Quels conseils donnez-vous pour travailler le chocolat dans une pâtisserie ?
Il faut écouter le chocolat. Je ne cesse de le répéter mais c'est fondamental. Le chocolat ne se cantonne pas au chocolat blanc, au lait ou noir. Le chocolat est une matière issue d'une fève issue d'un terroir, d'une région, d'une culture faite par des gens. C'est comme des vignes. Il faut en prendre soin pour en sortir les meilleurs arômes. C'est pour ça que j'ai insisté pour que la production propose des grands crus de chocolat aux candidats. Pour qu'ils en découvrent les arômes, les notes épicées, fruitées. Quand on a conscience de tout ça, on peut travailler le chocolat pour le sublimer.
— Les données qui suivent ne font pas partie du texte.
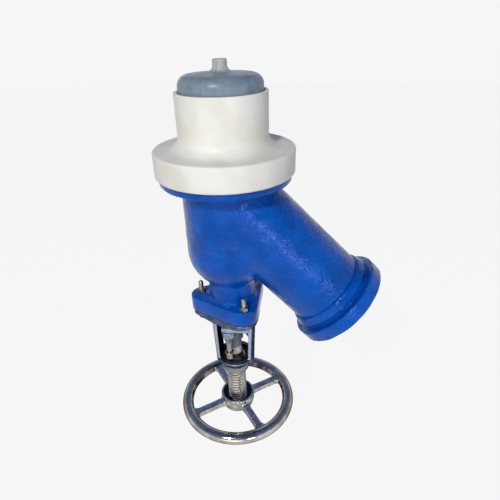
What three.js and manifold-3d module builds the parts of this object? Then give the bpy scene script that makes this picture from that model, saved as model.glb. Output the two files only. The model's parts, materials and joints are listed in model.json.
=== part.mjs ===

Le chocolatier suisse Barry Callebaut vient de sortir un chocolat ruby, obtenu grâce à un procédé technique gardé secret et qui contient une "fraîche note fruitée de baie". Qu'en pensez-vous ?
Je ne suis pas forcément pour. Ce qui m'intéresse ce ne sont pas ce genre d'avancées techniques mais tout le travail qui est fait à la source, à savoir la torréfaction. C'est ça le vrai travail du cacao, ce que j'appelle le "bean to bar", de la fève à la tablette. Sortir le meilleur du produit d'origine. J'ai beaucoup de respect pour les artisans qui font ça. Les Mast Brothers aux Etats-Unis. La Maison Pralus en France. Les consommateurs doivent comprendre que c'est ça le vrai chocolat. Un produit de la terre que l'on torréfie pour en sortir des arômes, des textures.
La Fédération des Entreprises de Boulangerie a récemment tiré la sonnette d'alarme sur la hausse des prix du beurre. Êtes-vous impacté ?
Cela ne concerne malheureusement pas que le beurre. C'est aussi le cas pour la vanille. Quand j'ai commencé, elle était à 25 euros le kilo. Aujourd'hui, les prix peuvent monter jusqu'à 80 euros. L'augmentation concerne aussi les noisettes qui sont passées de 5 à 19 euros le kilo. Toutes ces hausses touchent l'ensemble de la profession et cela risque effectivement d'impacter nos productions. Nous n'avons pas encore abordé le sujet du beurre mais si c'est récurrent, cela aura forcément des répercussions sur les prix de nos chocolats... Ce qui n'est pas rassurant à l'approche des fêtes de Noël.